▸ EXERCISE INSTRUCTIONS: Quote verbatim everything from the line containing "extrude(amount=-clamp_height - clamp_post_height" down to the line containing "obj.parent = empty", with both of those lines included and no others.

▸ MATERIAL FOR THIS EXERCISE:
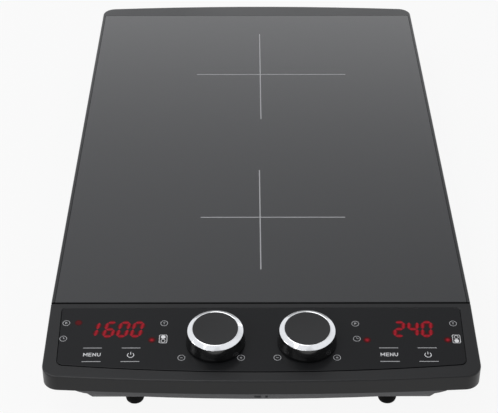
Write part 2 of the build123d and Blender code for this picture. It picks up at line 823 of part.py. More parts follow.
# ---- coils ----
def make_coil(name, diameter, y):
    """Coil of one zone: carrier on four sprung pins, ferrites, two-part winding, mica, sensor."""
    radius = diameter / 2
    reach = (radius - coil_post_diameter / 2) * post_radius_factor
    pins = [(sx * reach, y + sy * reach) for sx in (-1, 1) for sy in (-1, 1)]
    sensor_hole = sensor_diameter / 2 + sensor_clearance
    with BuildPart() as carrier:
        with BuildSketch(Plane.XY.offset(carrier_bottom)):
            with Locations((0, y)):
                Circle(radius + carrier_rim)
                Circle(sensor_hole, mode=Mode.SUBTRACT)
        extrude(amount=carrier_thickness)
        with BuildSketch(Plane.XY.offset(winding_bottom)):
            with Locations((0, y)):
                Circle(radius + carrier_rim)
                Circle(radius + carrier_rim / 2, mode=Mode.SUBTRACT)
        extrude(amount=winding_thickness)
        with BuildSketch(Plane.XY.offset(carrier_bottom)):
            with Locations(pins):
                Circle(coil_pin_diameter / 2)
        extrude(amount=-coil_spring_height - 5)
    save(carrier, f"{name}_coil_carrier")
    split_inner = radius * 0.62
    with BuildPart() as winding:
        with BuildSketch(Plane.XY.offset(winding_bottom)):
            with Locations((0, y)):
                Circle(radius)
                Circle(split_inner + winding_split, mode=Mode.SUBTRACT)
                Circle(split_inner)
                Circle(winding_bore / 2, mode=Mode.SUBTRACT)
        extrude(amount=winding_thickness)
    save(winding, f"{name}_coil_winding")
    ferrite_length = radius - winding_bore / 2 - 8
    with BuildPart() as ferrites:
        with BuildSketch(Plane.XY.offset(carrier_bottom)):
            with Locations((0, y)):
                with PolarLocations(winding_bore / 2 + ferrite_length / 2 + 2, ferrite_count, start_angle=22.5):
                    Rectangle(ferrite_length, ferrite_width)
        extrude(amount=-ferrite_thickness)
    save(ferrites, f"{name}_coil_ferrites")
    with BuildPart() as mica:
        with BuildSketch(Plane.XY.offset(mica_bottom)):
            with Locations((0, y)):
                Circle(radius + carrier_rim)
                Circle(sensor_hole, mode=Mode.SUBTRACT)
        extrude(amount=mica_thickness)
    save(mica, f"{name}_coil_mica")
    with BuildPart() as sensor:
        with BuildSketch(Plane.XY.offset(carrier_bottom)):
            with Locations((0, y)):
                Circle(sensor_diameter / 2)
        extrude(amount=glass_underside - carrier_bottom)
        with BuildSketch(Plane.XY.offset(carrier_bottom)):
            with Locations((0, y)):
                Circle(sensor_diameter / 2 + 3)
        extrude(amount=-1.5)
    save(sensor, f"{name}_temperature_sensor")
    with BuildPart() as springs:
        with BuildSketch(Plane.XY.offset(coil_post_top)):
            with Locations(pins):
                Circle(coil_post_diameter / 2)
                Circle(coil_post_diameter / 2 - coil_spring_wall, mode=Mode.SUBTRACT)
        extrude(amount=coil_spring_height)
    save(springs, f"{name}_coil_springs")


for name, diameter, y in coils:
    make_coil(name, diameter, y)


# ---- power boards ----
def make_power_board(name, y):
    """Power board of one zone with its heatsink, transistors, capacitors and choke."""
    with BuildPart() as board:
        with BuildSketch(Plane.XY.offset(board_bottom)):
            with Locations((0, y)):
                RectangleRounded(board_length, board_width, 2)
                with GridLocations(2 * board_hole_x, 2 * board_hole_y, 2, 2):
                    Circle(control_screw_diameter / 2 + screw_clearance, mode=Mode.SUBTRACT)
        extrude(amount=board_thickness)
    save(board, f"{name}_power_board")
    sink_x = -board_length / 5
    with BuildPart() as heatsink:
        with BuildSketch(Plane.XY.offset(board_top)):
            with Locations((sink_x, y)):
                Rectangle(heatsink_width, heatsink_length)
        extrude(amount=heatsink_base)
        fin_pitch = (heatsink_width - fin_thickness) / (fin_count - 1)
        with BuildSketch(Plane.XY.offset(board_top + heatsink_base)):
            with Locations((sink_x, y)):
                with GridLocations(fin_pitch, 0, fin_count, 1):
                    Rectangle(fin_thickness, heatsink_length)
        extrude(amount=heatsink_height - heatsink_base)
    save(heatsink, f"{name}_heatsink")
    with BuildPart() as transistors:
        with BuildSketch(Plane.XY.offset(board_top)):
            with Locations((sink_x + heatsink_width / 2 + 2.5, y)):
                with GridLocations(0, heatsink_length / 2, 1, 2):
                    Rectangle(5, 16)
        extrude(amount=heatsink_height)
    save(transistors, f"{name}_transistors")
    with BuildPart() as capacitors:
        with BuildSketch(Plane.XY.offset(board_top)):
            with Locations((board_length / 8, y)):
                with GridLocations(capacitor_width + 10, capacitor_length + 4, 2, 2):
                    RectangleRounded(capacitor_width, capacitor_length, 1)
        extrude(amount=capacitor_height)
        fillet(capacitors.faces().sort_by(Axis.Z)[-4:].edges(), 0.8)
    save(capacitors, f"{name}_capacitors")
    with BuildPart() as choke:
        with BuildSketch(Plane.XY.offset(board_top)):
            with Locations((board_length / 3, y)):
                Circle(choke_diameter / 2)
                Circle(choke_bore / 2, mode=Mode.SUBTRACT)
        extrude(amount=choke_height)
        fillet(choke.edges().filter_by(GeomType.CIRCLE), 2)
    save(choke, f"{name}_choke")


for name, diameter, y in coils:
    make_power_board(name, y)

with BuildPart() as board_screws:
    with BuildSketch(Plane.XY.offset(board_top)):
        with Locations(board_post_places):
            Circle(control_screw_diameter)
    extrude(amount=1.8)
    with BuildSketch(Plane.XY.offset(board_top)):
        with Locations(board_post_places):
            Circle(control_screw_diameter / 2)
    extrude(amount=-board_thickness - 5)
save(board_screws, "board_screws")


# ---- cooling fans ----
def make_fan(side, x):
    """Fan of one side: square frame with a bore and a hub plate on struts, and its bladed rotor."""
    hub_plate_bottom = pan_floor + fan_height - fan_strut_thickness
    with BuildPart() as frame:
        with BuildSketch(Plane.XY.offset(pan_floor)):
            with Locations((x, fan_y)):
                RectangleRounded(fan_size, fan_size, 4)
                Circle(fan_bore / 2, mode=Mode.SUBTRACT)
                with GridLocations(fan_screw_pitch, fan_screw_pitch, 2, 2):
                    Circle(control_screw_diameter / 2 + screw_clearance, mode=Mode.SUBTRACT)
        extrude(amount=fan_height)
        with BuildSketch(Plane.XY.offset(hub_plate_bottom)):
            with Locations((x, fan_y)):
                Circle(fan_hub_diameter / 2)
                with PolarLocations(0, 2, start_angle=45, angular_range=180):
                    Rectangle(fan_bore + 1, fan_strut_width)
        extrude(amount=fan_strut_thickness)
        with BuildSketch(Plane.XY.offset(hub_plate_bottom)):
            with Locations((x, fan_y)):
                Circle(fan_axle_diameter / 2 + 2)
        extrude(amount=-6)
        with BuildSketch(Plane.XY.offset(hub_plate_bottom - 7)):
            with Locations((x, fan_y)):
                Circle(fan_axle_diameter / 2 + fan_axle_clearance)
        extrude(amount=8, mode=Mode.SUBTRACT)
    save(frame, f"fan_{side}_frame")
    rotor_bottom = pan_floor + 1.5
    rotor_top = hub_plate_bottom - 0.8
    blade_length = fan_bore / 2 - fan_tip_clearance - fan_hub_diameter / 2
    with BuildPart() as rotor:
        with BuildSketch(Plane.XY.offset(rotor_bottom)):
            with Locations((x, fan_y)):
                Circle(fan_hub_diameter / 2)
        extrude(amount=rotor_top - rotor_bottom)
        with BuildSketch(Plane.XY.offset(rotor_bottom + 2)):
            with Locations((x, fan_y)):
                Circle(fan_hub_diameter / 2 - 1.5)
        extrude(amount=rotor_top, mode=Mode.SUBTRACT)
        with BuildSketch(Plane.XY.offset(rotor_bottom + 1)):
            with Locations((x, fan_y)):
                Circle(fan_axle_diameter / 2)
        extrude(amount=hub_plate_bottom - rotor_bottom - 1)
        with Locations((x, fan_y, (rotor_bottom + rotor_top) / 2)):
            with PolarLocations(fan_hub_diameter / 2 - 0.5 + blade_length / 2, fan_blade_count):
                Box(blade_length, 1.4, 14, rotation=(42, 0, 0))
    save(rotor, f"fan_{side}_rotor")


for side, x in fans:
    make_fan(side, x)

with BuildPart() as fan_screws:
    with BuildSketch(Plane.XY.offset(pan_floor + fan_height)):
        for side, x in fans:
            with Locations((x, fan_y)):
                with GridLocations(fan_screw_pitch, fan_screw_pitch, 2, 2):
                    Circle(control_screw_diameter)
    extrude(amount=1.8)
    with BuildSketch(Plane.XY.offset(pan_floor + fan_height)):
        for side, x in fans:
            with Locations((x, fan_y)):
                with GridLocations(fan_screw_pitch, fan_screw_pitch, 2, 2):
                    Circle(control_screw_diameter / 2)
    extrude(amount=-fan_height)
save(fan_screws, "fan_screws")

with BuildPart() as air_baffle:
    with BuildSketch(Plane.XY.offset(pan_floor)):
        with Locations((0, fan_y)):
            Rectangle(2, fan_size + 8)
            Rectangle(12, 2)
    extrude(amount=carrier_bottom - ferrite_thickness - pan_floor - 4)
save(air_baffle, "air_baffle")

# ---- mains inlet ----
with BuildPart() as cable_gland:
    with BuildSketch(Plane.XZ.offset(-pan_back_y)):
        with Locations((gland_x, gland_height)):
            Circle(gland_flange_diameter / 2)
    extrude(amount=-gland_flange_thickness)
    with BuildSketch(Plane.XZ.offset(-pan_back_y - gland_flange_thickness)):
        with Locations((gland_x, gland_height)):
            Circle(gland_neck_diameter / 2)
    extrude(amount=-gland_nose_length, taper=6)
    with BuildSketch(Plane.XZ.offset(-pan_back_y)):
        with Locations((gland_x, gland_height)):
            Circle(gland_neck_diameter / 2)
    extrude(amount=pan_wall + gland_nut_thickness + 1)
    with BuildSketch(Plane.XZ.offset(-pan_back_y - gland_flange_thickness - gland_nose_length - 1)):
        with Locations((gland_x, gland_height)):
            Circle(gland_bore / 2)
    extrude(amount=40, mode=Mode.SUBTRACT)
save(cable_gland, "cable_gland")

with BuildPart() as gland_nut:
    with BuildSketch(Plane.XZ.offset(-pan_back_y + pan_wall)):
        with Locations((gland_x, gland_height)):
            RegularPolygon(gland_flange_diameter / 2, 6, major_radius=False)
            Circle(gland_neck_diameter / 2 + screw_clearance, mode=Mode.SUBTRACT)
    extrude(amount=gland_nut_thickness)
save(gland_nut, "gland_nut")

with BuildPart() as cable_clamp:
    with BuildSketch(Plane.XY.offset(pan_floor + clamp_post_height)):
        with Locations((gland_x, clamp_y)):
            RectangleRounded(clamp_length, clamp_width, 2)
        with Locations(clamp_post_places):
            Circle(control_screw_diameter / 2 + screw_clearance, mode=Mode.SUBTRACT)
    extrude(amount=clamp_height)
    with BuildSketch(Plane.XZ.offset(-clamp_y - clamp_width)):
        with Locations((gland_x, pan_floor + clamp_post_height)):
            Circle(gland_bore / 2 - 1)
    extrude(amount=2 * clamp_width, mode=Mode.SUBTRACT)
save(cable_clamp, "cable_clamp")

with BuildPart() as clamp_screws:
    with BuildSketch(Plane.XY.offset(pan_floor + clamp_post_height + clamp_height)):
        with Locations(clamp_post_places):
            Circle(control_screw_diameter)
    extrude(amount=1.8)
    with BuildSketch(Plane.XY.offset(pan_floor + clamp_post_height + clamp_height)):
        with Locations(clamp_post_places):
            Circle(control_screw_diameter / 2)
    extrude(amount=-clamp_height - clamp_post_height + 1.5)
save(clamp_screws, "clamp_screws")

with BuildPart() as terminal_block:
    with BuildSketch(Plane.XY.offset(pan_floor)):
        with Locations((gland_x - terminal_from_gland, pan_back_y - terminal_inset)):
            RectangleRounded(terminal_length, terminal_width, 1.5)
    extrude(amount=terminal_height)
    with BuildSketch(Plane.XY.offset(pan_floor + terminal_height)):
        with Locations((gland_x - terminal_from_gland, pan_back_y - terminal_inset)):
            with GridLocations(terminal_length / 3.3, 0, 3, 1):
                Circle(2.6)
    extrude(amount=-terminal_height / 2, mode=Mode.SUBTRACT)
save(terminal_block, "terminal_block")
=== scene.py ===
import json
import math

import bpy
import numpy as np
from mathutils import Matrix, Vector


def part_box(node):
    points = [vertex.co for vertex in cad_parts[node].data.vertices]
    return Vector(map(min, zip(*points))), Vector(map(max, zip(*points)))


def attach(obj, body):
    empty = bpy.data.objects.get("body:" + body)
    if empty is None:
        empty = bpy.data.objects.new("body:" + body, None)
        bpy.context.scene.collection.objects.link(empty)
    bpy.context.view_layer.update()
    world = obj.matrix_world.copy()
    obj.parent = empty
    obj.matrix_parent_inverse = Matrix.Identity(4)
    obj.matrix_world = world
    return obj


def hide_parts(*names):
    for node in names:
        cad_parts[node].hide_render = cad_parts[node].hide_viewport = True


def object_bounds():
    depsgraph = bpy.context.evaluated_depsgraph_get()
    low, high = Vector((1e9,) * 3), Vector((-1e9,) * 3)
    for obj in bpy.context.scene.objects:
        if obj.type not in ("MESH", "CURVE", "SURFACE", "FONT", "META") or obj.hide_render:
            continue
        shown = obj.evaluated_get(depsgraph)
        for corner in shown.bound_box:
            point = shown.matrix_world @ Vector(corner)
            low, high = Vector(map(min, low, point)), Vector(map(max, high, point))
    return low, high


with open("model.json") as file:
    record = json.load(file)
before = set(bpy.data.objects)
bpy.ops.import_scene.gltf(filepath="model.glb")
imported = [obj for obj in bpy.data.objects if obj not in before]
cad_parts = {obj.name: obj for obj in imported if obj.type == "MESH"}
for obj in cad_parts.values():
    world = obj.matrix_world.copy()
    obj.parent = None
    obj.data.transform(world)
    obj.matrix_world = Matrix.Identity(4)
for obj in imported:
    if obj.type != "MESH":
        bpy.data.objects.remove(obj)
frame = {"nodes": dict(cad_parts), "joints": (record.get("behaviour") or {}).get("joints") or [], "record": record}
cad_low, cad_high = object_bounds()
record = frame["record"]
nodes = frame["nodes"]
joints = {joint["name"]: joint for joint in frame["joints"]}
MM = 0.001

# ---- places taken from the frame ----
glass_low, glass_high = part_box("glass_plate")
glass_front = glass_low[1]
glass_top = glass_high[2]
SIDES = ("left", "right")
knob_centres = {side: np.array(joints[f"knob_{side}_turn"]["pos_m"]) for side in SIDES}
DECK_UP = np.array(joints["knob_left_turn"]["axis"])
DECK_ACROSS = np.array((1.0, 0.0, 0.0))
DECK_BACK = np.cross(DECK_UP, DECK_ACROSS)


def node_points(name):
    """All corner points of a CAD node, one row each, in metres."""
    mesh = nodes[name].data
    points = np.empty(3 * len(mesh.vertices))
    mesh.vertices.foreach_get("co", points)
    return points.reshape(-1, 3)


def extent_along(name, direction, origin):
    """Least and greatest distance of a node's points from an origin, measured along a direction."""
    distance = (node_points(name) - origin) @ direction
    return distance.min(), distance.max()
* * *
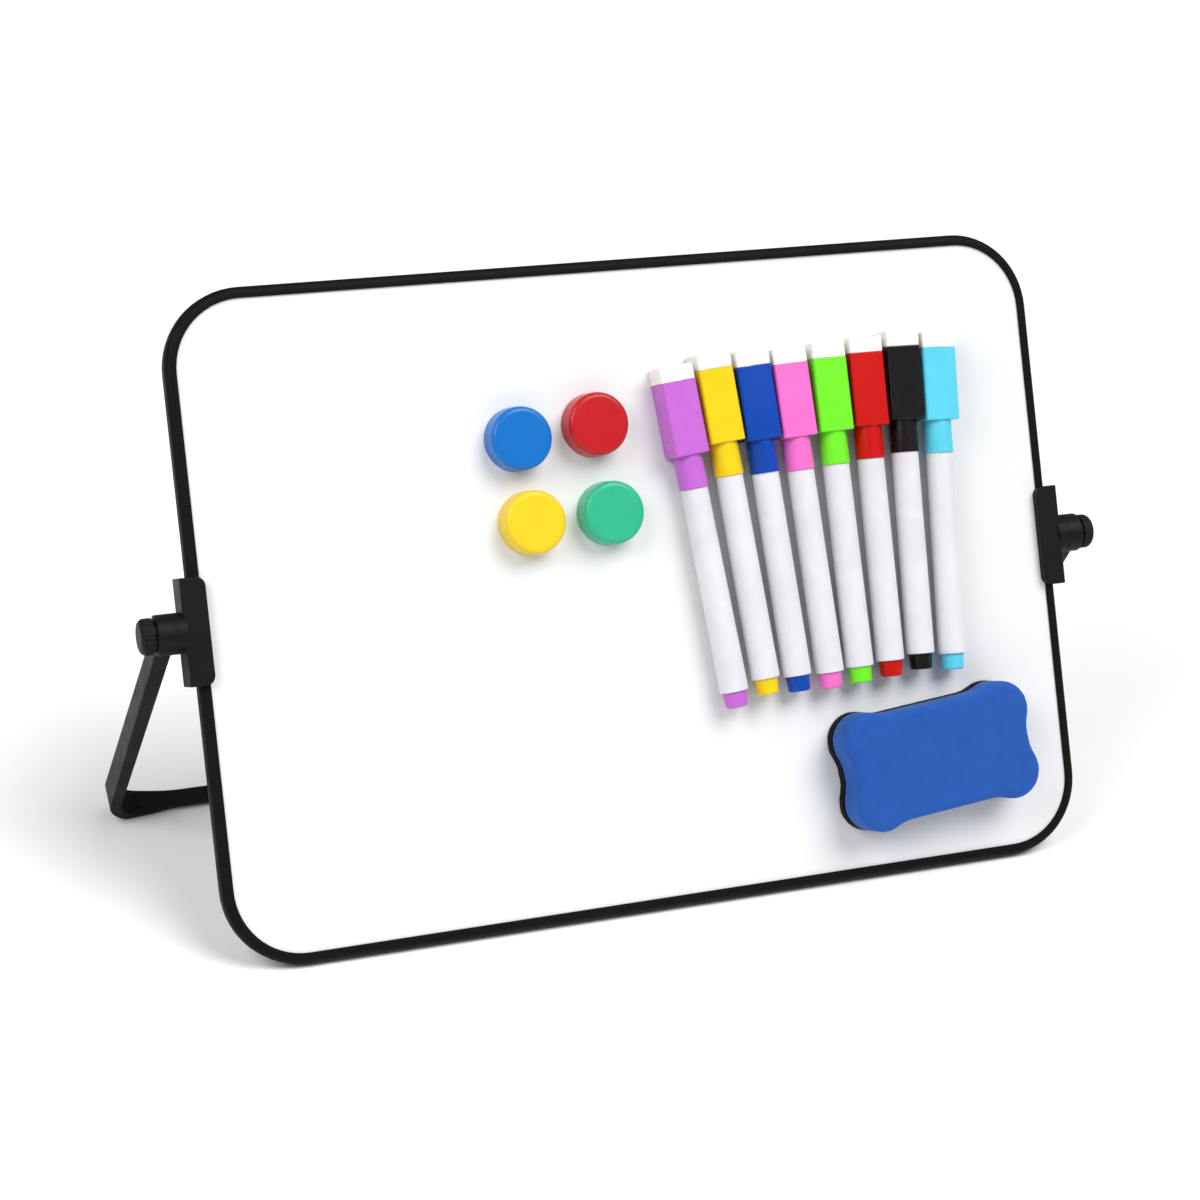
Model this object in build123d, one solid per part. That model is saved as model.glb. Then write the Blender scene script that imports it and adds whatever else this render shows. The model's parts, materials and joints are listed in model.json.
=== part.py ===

▸ EXERCISE RESULT:
    extrude(amount=-clamp_height - clamp_post_height + 1.5)
save(clamp_screws, "clamp_screws")

with BuildPart() as terminal_block:
    with BuildSketch(Plane.XY.offset(pan_floor)):
        with Locations((gland_x - terminal_from_gland, pan_back_y - terminal_inset)):
            RectangleRounded(terminal_length, terminal_width, 1.5)
    extrude(amount=terminal_height)
    with BuildSketch(Plane.XY.offset(pan_floor + terminal_height)):
        with Locations((gland_x - terminal_from_gland, pan_back_y - terminal_inset)):
            with GridLocations(terminal_length / 3.3, 0, 3, 1):
                Circle(2.6)
    extrude(amount=-terminal_height / 2, mode=Mode.SUBTRACT)
save(terminal_block, "terminal_block")
=== scene.py ===
import json
import math

import bpy
import numpy as np
from mathutils import Matrix, Vector


def part_box(node):
    points = [vertex.co for vertex in cad_parts[node].data.vertices]
    return Vector(map(min, zip(*points))), Vector(map(max, zip(*points)))


def attach(obj, body):
    empty = bpy.data.objects.get("body:" + body)
    if empty is None:
        empty = bpy.data.objects.new("body:" + body, None)
        bpy.context.scene.collection.objects.link(empty)
    bpy.context.view_layer.update()
    world = obj.matrix_world.copy()
    obj.parent = empty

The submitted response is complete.